--- Begin Input ---
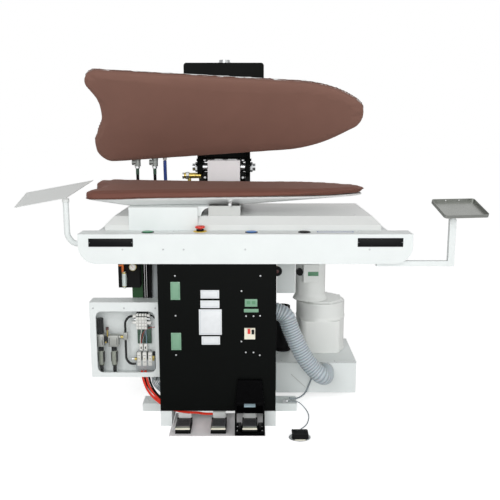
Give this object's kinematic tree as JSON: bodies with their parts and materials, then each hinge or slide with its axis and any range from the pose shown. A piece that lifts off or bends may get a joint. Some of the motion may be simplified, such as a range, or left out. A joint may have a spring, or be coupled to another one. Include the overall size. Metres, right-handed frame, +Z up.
{
  "type": "legger press",
  "caption": "Air operated trouser legger press with a padded buck and hinged head, vacuum blower, ribbed hose, valve box, pedals, foot switch and two side trays.",
  "frame": {"origin": "on the floor, at the centre of the four anchor holes in the cross sills", "axes": "+X to the operator's right along the buck, +Y to the back of the machine, +Z up"},
  "size_m": [1.9673, 1.036, 1.631],
  "materials": {
    "white_paint": "semi-gloss white enamel",
    "grey_paint": "light grey enamel",
    "black_paint": "black enamel",
    "green_paint": "dark green enamel",
    "pale_plate": "bare printed plates",
    "cast_hull": "painted casting",
    "brown_cover": "stretched brown cover",
    "steel": "machined steel",
    "stainless": "brushed stainless",
    "screw_steel": "zinc plated",
    "cream": "cream plastic",
    "red_plastic": "red plastic",
    "black_plastic": "black plastic",
    "green_plastic": "green plastic",
    "blue_plastic": "blue plastic",
    "black_rubber": "black rubber",
    "red_hose": "red hose",
    "grey_hose": "translucent grey hose",
    "window": "clear sheet",
    "valve_grey": "die cast",
    "brass": "brass",
    "black_matte": "matt black",
    "white_plastic": "light plastic"
  },
  "bodies": {
    "frame": {"base_frame": "white_paint", "body_frame": "green_paint", "hinge_column": "black_paint", "front_panel": "black_paint", "cover_screws": "screw_steel", "panel_plates": "pale_plate", "starter_case": "cream", "table_fascia": "white_paint", "table_slab": "white_paint", "table_hood": "grey_paint", "pedestal_cover": "white_paint", "buck_column": "white_paint", "buck_pan": "cast_hull", "buck_pad": "brown_cover", "rear_cover": "black_paint", "hinge_cover": "white_paint", "cylinder_barrel": "steel", "head_hoses": "black_rubber", "steam_fittings": "brass", "relay_box": "black_matte", "wiring_duct": "white_plastic", "valve_box_case": "white_paint", "valve_box_window": "window", "air_filters": "valve_grey", "air_valves": "valve_grey", "air_tubes": "black_rubber", "pedal_hoses": "red_hose", "pedal_plate": "white_paint", "pedal_bases": "black_paint", "foot_guard": "black_paint", "foot_switch_base": "cream", "foot_switch_cable": "grey_hose", "cable_glands": "black_plastic", "vacuum_box": "white_paint", "exhaust_pipe": "black_matte", "blower_housing": "cast_hull", "blower_motor": "cast_hull", "vacuum_hose": "grey_hose", "button_bezels": "black_plastic", "tray_arms": "white_paint"},
    "head": {"head_pad": "brown_cover", "head_chest": "cast_hull", "head_yoke": "black_paint", "pivot_shaft": "steel"},
    "air_rod": {"cylinder_rod": "steel"},
    "start_push": {"green_button": "green_plastic"},
    "stop_push": {"stop_button": "red_plastic"},
    "blue_push": {"blue_button": "blue_plastic"},
    "black_push": {"black_button": "black_plastic"},
    "starter_stop_key": {"starter_stop": "red_plastic"},
    "starter_start_key": {"starter_start": "black_plastic"},
    "pressure_knob": {"regulator_knob": "black_plastic"},
    "blower_wheel": {"impeller": "valve_grey"},
    "pedal_left": {"left_pedal": "cream"},
    "pedal_middle": {"middle_pedal": "cream"},
    "pedal_right": {"right_pedal": "cream"},
    "switch_treadle": {"foot_switch_treadle": "black_plastic"},
    "tray_left": {"left_tray": "grey_paint"},
    "tray_right": {"right_tray": "stainless"},
    "valve_wheel": {"side_knob": "black_plastic"}
  },
  "joints": [
    {"name": "head_hinge", "type": "hinge", "parent": "frame", "child": "head", "pos_m": [0.009, 0.251, 1.095], "axis": [1, 0, 0], "range_deg": [0, 56], "deforming": ["head_hoses"]},
    {"name": "air_rod_slide", "type": "slide", "parent": "frame", "child": "air_rod", "axis": [0, 0, 1], "range_m": [0, 0.16002]},
    {"name": "start_button_push", "type": "slide", "parent": "frame", "child": "start_push", "axis": [0, 0, -1], "range_m": [0, 0.003], "stiffness_N_per_m": 900, "springref_m": -0.003},
    {"name": "blue_button_push", "type": "slide", "parent": "frame", "child": "blue_push", "axis": [0, 0, -1], "range_m": [0, 0.003], "stiffness_N_per_m": 900, "springref_m": -0.003},
    {"name": "black_button_push", "type": "slide", "parent": "frame", "child": "black_push", "axis": [0, 0, -1], "range_m": [0, 0.003], "stiffness_N_per_m": 900, "springref_m": -0.003},
    {"name": "stop_button_push", "type": "slide", "parent": "frame", "child": "stop_push", "axis": [0, 0, -1], "range_m": [0, 0.004], "stiffness_N_per_m": 1200, "springref_m": -0.003},
    {"name": "starter_stop_push", "type": "slide", "parent": "frame", "child": "starter_stop_key", "axis": [0, 1, 0], "range_m": [0, 0.002], "stiffness_N_per_m": 800, "springref_m": -0.002},
    {"name": "starter_start_push", "type": "slide", "parent": "frame", "child": "starter_start_key", "axis": [0, 1, 0], "range_m": [0, 0.002], "stiffness_N_per_m": 800, "springref_m": -0.002},
    {"name": "pressure_knob_turn", "type": "hinge", "parent": "frame", "child": "pressure_knob", "pos_m": [-0.527, -0.285, 0.43], "axis": [0, 0, 1], "range_deg": [-170, 170]},
    {"name": "blower_wheel_spin", "type": "hinge", "parent": "frame", "child": "blower_wheel", "pos_m": [0.442, 0.122, 0.34], "axis": [0, 0, 1], "continuous": true},
    {"name": "left_pedal_press", "type": "hinge", "parent": "frame", "child": "pedal_left", "pos_m": [-0.148, -0.379, 0.022], "axis": [1, 0, 0], "range_deg": [0, 5], "stiffness_Nm_per_rad": 20, "springref_deg": -5.73},
    {"name": "middle_pedal_press", "type": "hinge", "parent": "frame", "child": "pedal_middle", "pos_m": [0.004, -0.379, 0.022], "axis": [1, 0, 0], "range_deg": [0, 5], "stiffness_Nm_per_rad": 20, "springref_deg": -5.73},
    {"name": "right_pedal_press", "type": "hinge", "parent": "frame", "child": "pedal_right", "pos_m": [0.139, -0.379, 0.022], "axis": [1, 0, 0], "range_deg": [0, 5], "stiffness_Nm_per_rad": 20, "springref_deg": -5.73},
    {"name": "switch_treadle_press", "type": "hinge", "parent": "frame", "child": "switch_treadle", "pos_m": [0.351, -0.483, 0.019], "axis": [1, 0, 0], "range_deg": [0, 5], "stiffness_Nm_per_rad": 3, "springref_deg": -5.73},
    {"name": "left_tray_swivel", "type": "hinge", "parent": "frame", "child": "tray_left", "pos_m": [-0.637, -0.345, 0.985], "axis": [0, 0, 1], "range_deg": [0, 60]},
    {"name": "right_tray_swivel", "type": "hinge", "parent": "frame", "child": "tray_right", "pos_m": [0.986, -0.386, 0.925], "axis": [0, 0, 1], "range_deg": [-45, 45]},
    {"name": "valve_wheel_turn", "type": "hinge", "parent": "frame", "child": "valve_wheel", "pos_m": [0.262, -0.206, 0.657], "axis": [0, 1, 0], "range_deg": [-170, 170]}
  ],
  "couplings": [
    {"joint": "air_rod_slide", "follows": "head_hinge", "m_per_rad": 0.16331}
  ]
}
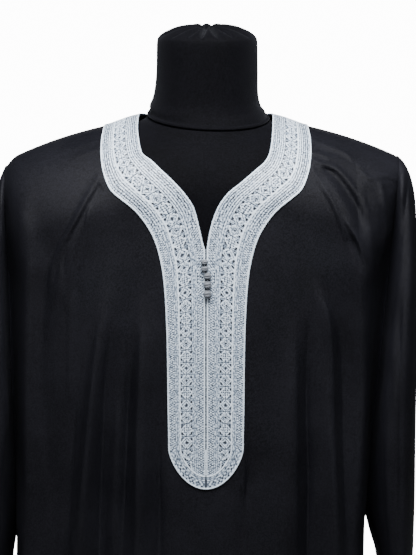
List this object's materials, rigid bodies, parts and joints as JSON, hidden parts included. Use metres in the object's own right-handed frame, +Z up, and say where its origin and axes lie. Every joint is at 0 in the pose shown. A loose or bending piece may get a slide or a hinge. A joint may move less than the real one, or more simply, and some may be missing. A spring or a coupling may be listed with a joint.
{
  "type": "abaya on a dress form",
  "caption": "Long loose black robe with wide sleeves and an embroidered V-neck band and placket, draped on a limbless dress form with a pole and a round base.",
  "frame": {"origin": "centre of the base's underside, on the floor", "axes": "+Z up along the pole, -Y to the front of the robe, +X to the viewer's right"},
  "size_m": [0.5562, 0.3675, 1.6055],
  "materials": {
    "black_crepe": "smooth crepe with a slight satin sheen",
    "silver_embroidery": "dense silver-grey thread embroidery",
    "grey_silk_cord": "knotted silk cord",
    "black_jersey": "matte stretch jersey over a hard form",
    "dark_painted_steel": "semi-gloss dark paint"
  },
  "bodies": {
    "root": {"front": "black_crepe", "back": "black_crepe", "sleeve_left": "black_crepe", "sleeve_right": "black_crepe", "neck_band": "silver_embroidery", "button_1": "grey_silk_cord", "button_2": "grey_silk_cord", "button_3": "grey_silk_cord", "button_4": "grey_silk_cord", "button_5": "grey_silk_cord", "form_torso": "black_jersey", "form_neck_cover": "black_jersey", "form_pole": "dark_painted_steel", "form_base": "dark_painted_steel"}
  },
  "joints": []
}
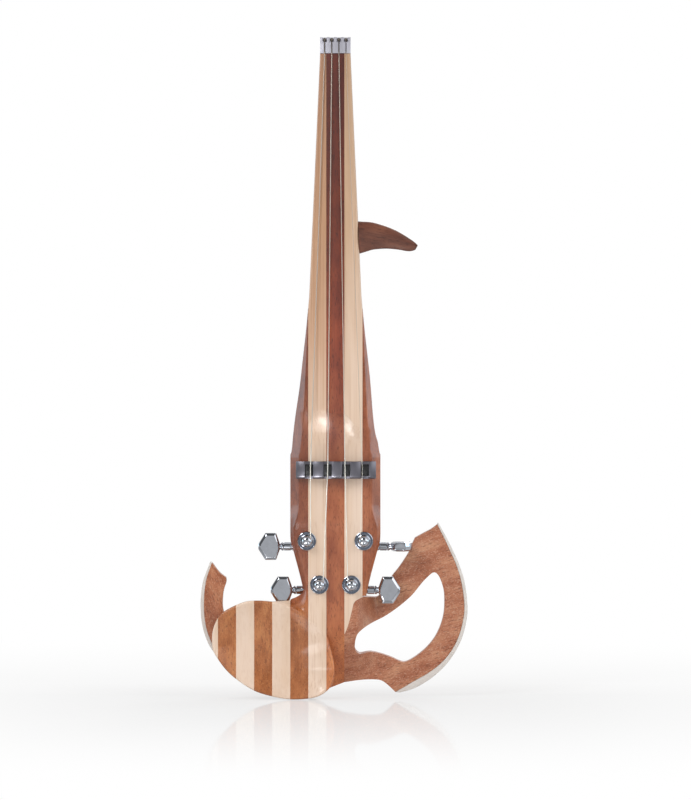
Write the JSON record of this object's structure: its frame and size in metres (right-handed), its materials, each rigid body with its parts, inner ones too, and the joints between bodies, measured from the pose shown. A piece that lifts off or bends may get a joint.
--- End Input ---
#### What is being asked:
Collect every line with the string "materials" from the records, and copy each.

#### Problem solution:
Give this object's kinematic tree as JSON: bodies with their parts and materials, then each hinge or slide with its axis and any range from the pose shown. A piece that lifts off or bends may get a joint. Some of the motion may be simplified, such as a range, or left out. A joint may have a spring, or be coupled to another one. Include the overall size. Metres, right-handed frame, +Z up.
  "materials": {
List this object's materials, rigid bodies, parts and joints as JSON, hidden parts included. Use metres in the object's own right-handed frame, +Z up, and say where its origin and axes lie. Every joint is at 0 in the pose shown. A loose or bending piece may get a slide or a hinge. A joint may move less than the real one, or more simply, and some may be missing. A spring or a coupling may be listed with a joint.
  "materials": {
Write the JSON record of this object's structure: its frame and size in metres (right-handed), its materials, each rigid body with its parts, inner ones too, and the joints between bodies, measured from the pose shown. A piece that lifts off or bends may get a joint.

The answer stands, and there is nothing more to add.